Perù: Radio «La Voz de Caybarachi»

Un prete italiano contro le prepotenze delle multinazionali nell’Amazzonia peruviana

Alla fine la storia è sempre la stessa: i deboli che debbono difendersi dalle prepotenze dei forti. Così a Barranquita, provincia di Lamas, dipartimento amazzonico di San Martin, le popolazioni contadine debbono difendere le loro terre dalle brame della società «Palmas de Espino», un’impresa che deforesta l’Amazzonia per produrre biocombustibile dall’olio di palma. L’impresa fa parte del «Grupo Romero», uno dei più grandi gruppi industriali del Perù, con interessi in svariati settori produttivi. Politici ed amministratori sostengono le ragioni dell’azienda, giustificando la loro scelta con lo sviluppo economico che ne deriverebbe.
A difesa dei diritti delle comunità contadine della Valle Rio de Caynarachi si è invece schierata una piccola, ma seguitissima radio che di nome fa «Voz de Caynarachi». Questa ha iniziato una battaglia per sostenere che le terre disputate appartengono legalmente alle popolazioni che da sempre le abitano e lavorano.
Fondatore e anima dell’emittente è padre Mario Bartolini Palombi, un prete passionista italiano di 70 anni, che da 30 opera nel paese andino. Già nel novembre del 2006, il prete italiano era stato dichiarato «persona no grata» dal sindaco di Barranquita, il quale aveva chiesto al vescovo di allontanare quel sacerdote troppo molesto. Allora mons. Astigarraga, vicario apostolico di Yurimaguas, aveva difeso padre Bartolini e le trasmissioni diffuse da «La Voz de Caynarachi». Di fronte agli attacchi di oggi, con un comunicato datato 20 giugno 2009, il prelato cattolico ribadisce il concetto: padre Bartolini obbedisce all’obbligo di «scegliere l’opzione per i poveri e i meno fortunati, cercare la verità e la giustizia, difendere i beni della creazione».

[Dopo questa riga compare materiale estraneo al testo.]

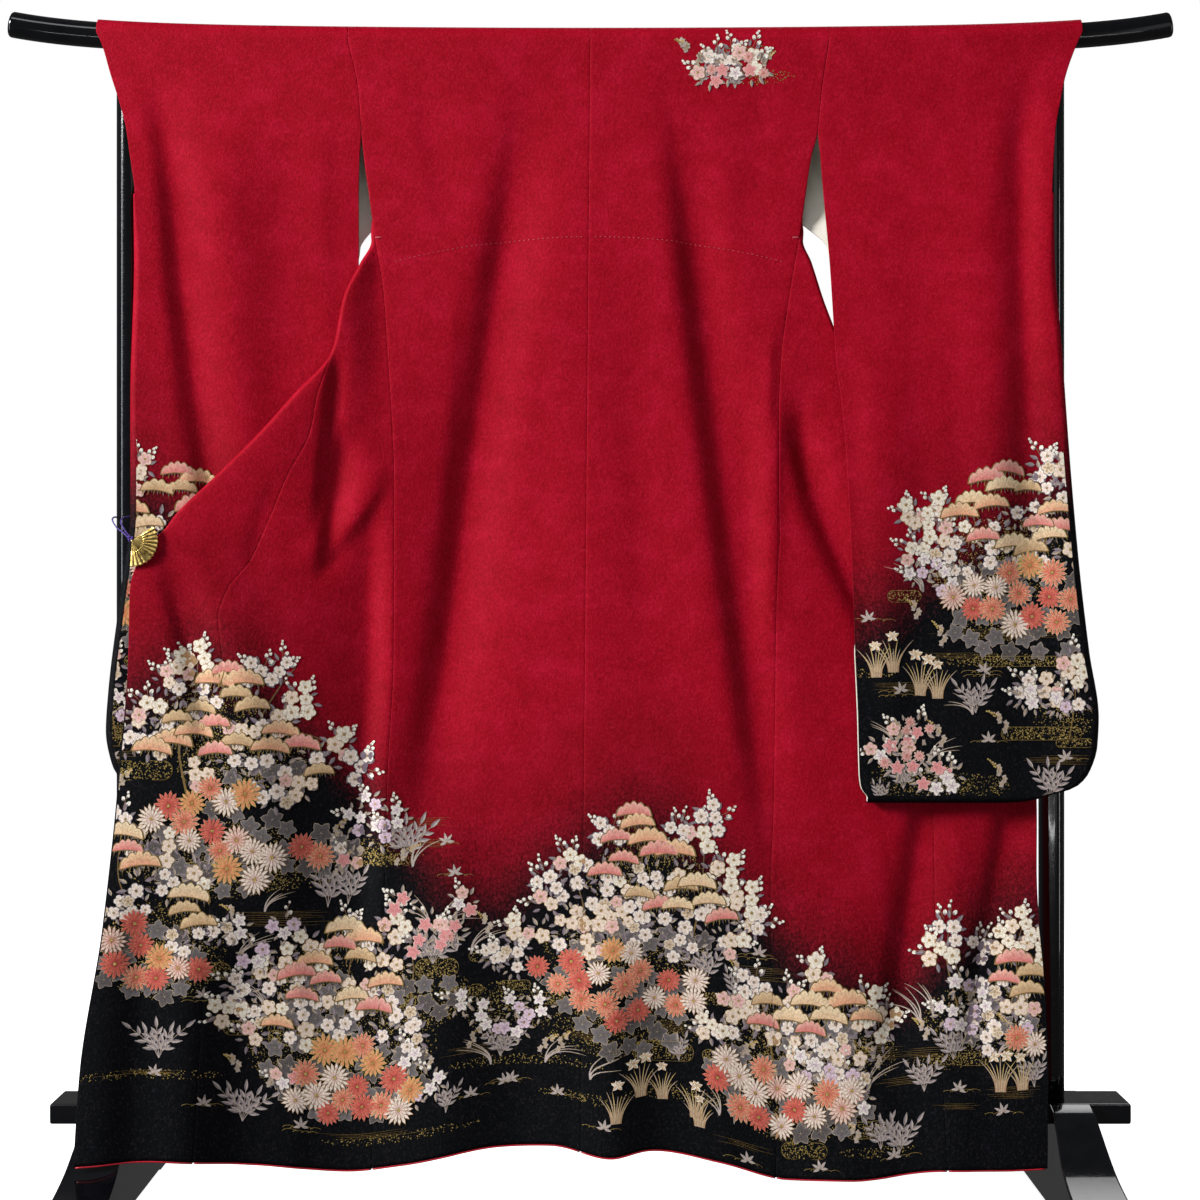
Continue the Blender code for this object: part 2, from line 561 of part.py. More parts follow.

La vicenda di Barranquita ricorda quella del confinante dipartimento di Amazonas, dove, lo scorso giugno, in località Bagua ci fu una cruenta battaglia tra le locali popolazioni awajun e le forze dell’ordine peruviane. Gli indigeni erano insorti per difendere le proprie terre cedute dal governo del presidente Alan Garcia alle compagnie minerarie, infrangendo i principi stabiliti nella Dichiarazione delle Nazioni Unite sui diritti dei popoli indigeni (settembre 2007) e nella Convenzione della Organizzazione internazionale del lavoro (Oit/Ilo) n. 169 del 1989. Alla fine, dopo decine, forse centinaia di morti, il governo e le compagnie minerarie hanno dovuto fare retromarcia, derogando ai decreti legislativi su cui fondavano la propria azione (decreti 1090 e 1064, conosciuti anche come «leyes de la selva»).
A Barranquita e a Bagua, le prepotenze del potere politico ed economico sono state (momentaneamente) fermate. Ma – questa è una certezza – la guerra per i diritti delle popolazioni indigene sarà ancora lunga.